Geneviève Tellier, politologue à l’Université d’Ottawa. Archives ONFR+

« J’ai du mal à imaginer comment ce ministère pourrait faire avancer les dossiers en immigration francophone, puisqu’il s’agit d’une prérogative (traditionnellement) dévolue au ministère des Affaires francophones. »

« D’une façon générale, le multiculturalisme n’a jamais été vu comme une façon de promouvoir le français », surenchérit-elle. « On est dans la veine canadienne et ontarienne qui s’intéresse aux communautés, sachant qu’on a déjà aidé les francophones » dans les trois premières années de mandat progressiste-conservateur.

Manœuvre électoraliste en banlieue torontoise

À moins d’un an du prochain scrutin provincial, la professeure de l’Université d’Ottawa décèle plutôt une manœuvre électoraliste. « On a reproché au cabinet du premier ministre d’être homogène avec des ministres blancs. La logique est donc de faire rentrer des ministres de la banlieue de Toronto pour montrer qu’on s’intéresse aux groupes issus de l’immigration. Si ce type de ministère apportait des résultats pour les francophones, ça se saurait. »

« M. Ford veut rallier les communautés culturelles lors de l’élection », interprète Peter Graefe, politologue à l’Université McMaster. « Avoir un ministre qui peut se promener dans les différentes communautés de la région torontoise – où le parti a réalisé de bons scores en 2018 – et promettre des financements dans l’année qui vient est intéressant pour lui afin de rebâtir sa coalition et ses appuis. »

Parm Gill, ministre et député de Milton. Source : compte Twitter Parm Gill

L’opposition officielle émet d’ailleurs de sérieux doutes sur les missions de ce ministère. « Si ça peut aider à attirer des francophones à travers le Canada et depuis d’autres pays francophones, ça peut être une bonne chose, car on a besoin de main d’œuvre, de profs, de docteurs, de tout », estime Guy Bourgoin, le porte-parole aux Affaires francophones du NPD. « Mais je suis septique. L’immigration francophone fait partie du travail du ministère des Affaires francophones. Un des gros problèmes, c’est justement que la ministre (Caroline Mulroney) ne fait pas ce qu’elle devrait faire : se battre pour nos droits constitutionnels et faire avancer nos demandes. »

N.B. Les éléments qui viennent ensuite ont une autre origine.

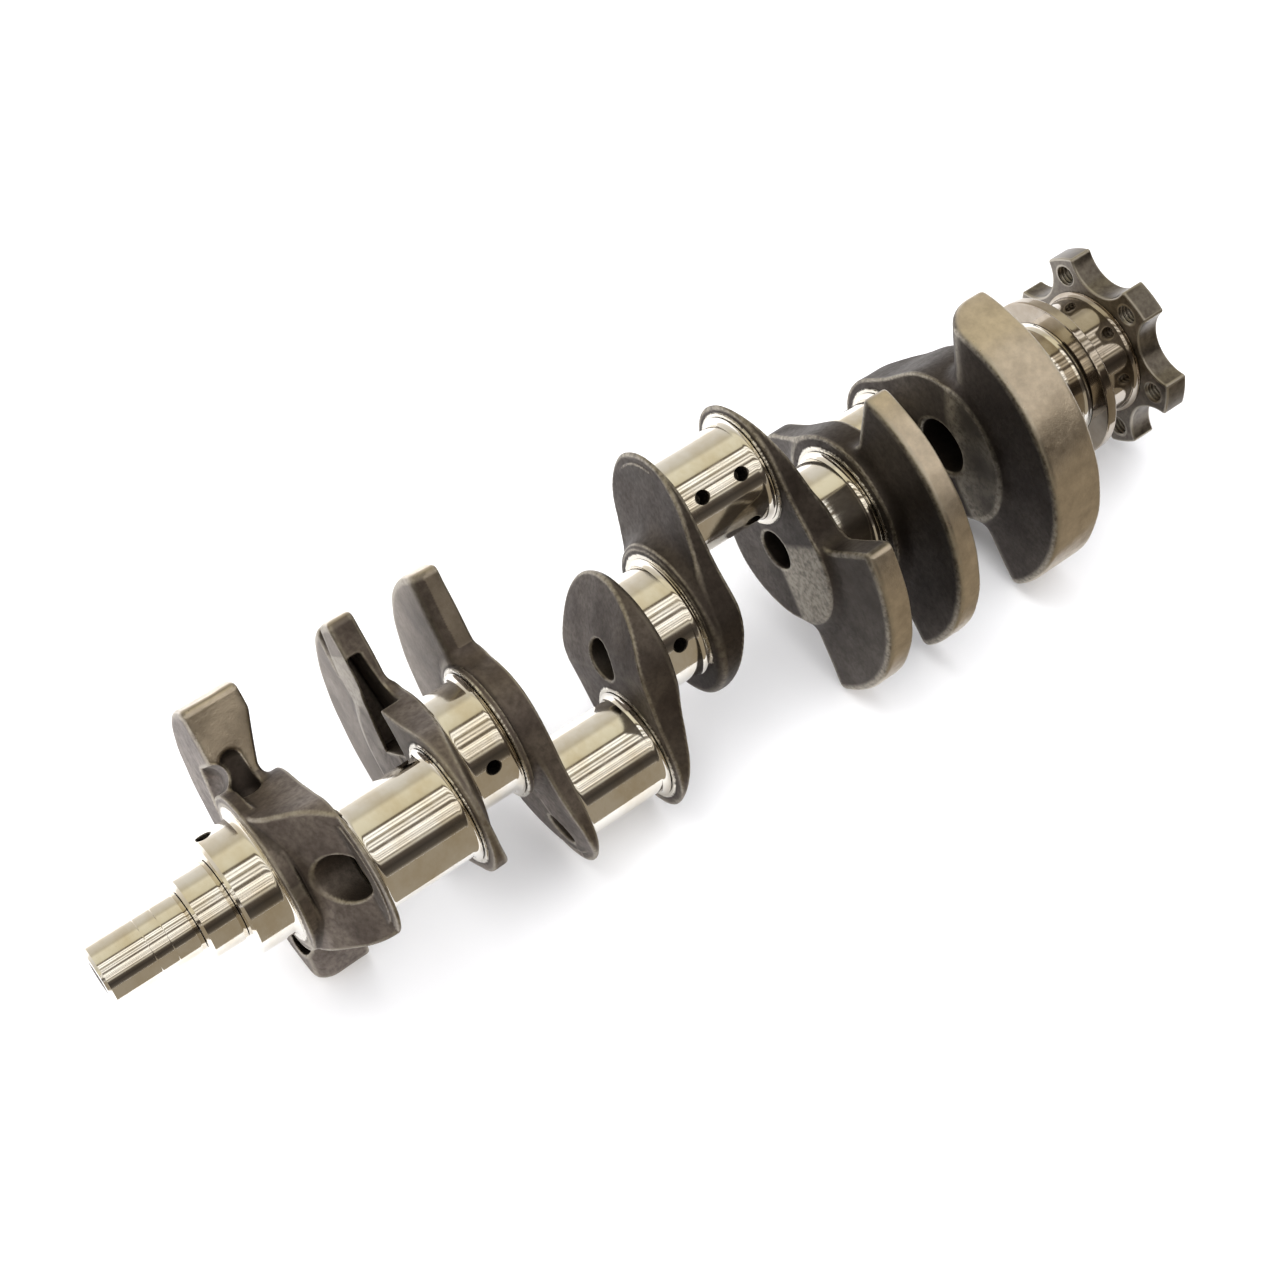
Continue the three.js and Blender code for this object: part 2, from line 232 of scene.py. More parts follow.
# Each web lies between a main journal and a rod journal. u runs from 0 at its main journal to the
# web's thickness at its rod journal; s runs from the main axis towards the rod journal's axis.
# main, pin: which journals it joins, counted from 0. hub, boss: its radius round each of them.
# blend: width of the soft hollow between hub and arm, where it isn't HUB_BLEND.
# ramps: each falls away from the main-side face, from one (s, u) to another near the boss tip.
# slope: the rod-side face drops towards the hub's far end, from one (s, u) to another.
# rings: (radius, start u, end u) of turned steps round the hub.
# bore: which bores open through it. bore_r, bore_offset: where the rod bore isn't the usual one.
# weight: arc of the counterweight in degrees, its two faces along x, the radii of their outer
# edges, and how far each flank is rounded into the front face. waist: inside the first radius its
# rear face draws in towards the hub, by the second number at most.
# join: fillet to the counterweight, where it isn't WEIGHT_FILLET. flank_highlight: how far a painted
# highlight lightens its last flank to the turned colour.
# slots: each recess behind a thin wall: x of the wall, x of its rear at the tip and at the hub, its
# reach along the last flank, its depth below the flank and its rise above it.
# pockets: start and end (x, radius, degrees) of each hollow, its radius at each end.
WEBS = [
    {"main": 0, "pin": 0, "flank_highlight": 1.0, "join": 5, "hub": 36.5,
     "ramps": [((30, 1), (66, 29))], "rings": [(42.5, -0.4, 7.0)],
     "bore": "pin main",
     "weight": {"arc": (-114, 41), "x": (-223, -192), "edges": (3, 3), "flanks": (12, 6),
                "waist": (72, 9)},
     "pockets": [((-222.5, 50.5, 41), (-222.5, 50.5, 12), 7, 7),
                 ((-222.5, 50.5, 12), (-223.5, 49, -20), 7, 5),
                 ((-211.5, 54, 42), (-211.5, 38, 42), 5.5, 6.5),
                 ((-229, 52, -112), (-214, 70, -100), 7, 7)]},
    {"main": 1, "pin": 0, "hub": 40.0, "ramps": [((30, 1), (84, 15))], "bore": "",
     "weight": {"arc": (-94, 38), "x": (-143, -128), "edges": (2, 2), "flanks": (8, 2.5)},
     "slots": [((-140.8, -134, -129.5), (15, 66), 26, 14)],
     "pockets": [((-144.2, 84, 23), (-144, 64, 11), 4.8, 1.9)]},
    {"main": 1, "pin": 1, "flank_highlight": 0.4, "hub": 34.0,
     "ramps": [((-20, 6.5), (50, 9.5)), ((45, 7), (82, 17.5))],
     "bore": "pin main", "bore_r": 9.0, "bore_offset": 17.0, "blend": 6,
     "weight": {"arc": (-51, 43), "x": (-98.5, -83), "edges": (2, 2), "flanks": (9, 12)}},
    {"main": 2, "pin": 1, "hub": 40.0, "ramps": [((22, 1), (80, 17))], "bore": "main",
     "slope": ((-1, 18.6), (-41, 3.2))},
    {"main": 2, "pin": 2, "hub": 41.5, "ramps": [((6, 4), (82, 16.8))], "bore": "",
     "rings": [(39.4, 0.2, 6)], "slope": ((-3, 18.6), (-43, 6))},
    {"main": 3, "pin": 2, "hub": 40.0, "boss": 35.6, "ramps": [((20, 1), (82, 16.5))],
     "bore": "pin main",
     "weight": {"arc": (130, 225), "x": (83, 98.5), "edges": (1.5, 1.5), "flanks": (2.5, 5)}},
    {"main": 3, "pin": 3, "hub": 40.0, "ramps": [((30, 1), (84, 12))], "bore": "",
     "weight": {"arc": (85, 215), "x": (128.6, 143), "edges": (1.8, 1.8), "flanks": (3, 8)}},
    {"main": 4, "pin": 3, "hub": 41.0, "ramps": [((30, 1), (80, 28))], "bore": "pin rear",
     "weight": {"arc": (71, 217), "x": (193.5, 225.6), "edges": (2, 3), "flanks": (22, 9)}},
]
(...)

Tendance encourageante, cible trop timide

L’immigration francophone a connu une hausse régulière au cours des dernières années. Pointant à 2,15 % en 2018, elle est passée à 3,4 % en 2019 pour établir un sommet à 4,09 % en 2020, effaçant une catastrophique chute au premier trimestre 2020, consécutive à la fermeture des frontières canadiennes.

Derrière ces chiffres encourageants, Carol Jolin convient que, même si la cible de 5 % fixée par le gouvernement était finalement atteinte en 2021, l’objectif lancé il y a presque dix ans manque désormais d’ambition. « Il faut se donner une cible plus haute que celle qu’on s’est donnée en 2012 si on veut faire notre rattrapage pour être capable de garder notre poids démographique », martèle le président de l’AFO.

Alain Dobi, directeur du Réseau de l’immigration francophone (RIF) Centre-Sud-Ouest de l’Ontario. Source : Twitter

Le ministre Gill prendra-t-il les choses en main et rehausser la cible en immigration de langue française si les Affaires francophones ne le font pas? M. Dobi, qui milite lui aussi pour une cible proportionnelle au poids réel des francophones en Ontario, l’espère bien, tout en restant sur ses gardes. « Si ce ministère a été créé à des fins électorales, c’est leurs droits, mais nous aussi on va utiliser ce ministère pour se faire entendre et faire avancer nos revendications. »

La disparition en 2018 du ministère des Affaires civiques et de l’Immigration (MACI) a été préjudiciable à la communauté, selon lui, puisqu’elle aurait mis un coup d’arrêt aux recommandations du groupe d’experts lancé par la province en 2015. « Le ministère avait commencé à mettre en place quelques-unes des recommandations du rapport mais sa disparation a mis un frein et ça a laissé trainer un certain nombre de dossiers. »

Sollicité par ONFR+, le bureau de M. Gill a accepté notre demande d’entrevue avec le ministre avant de l’annuler au dernier moment.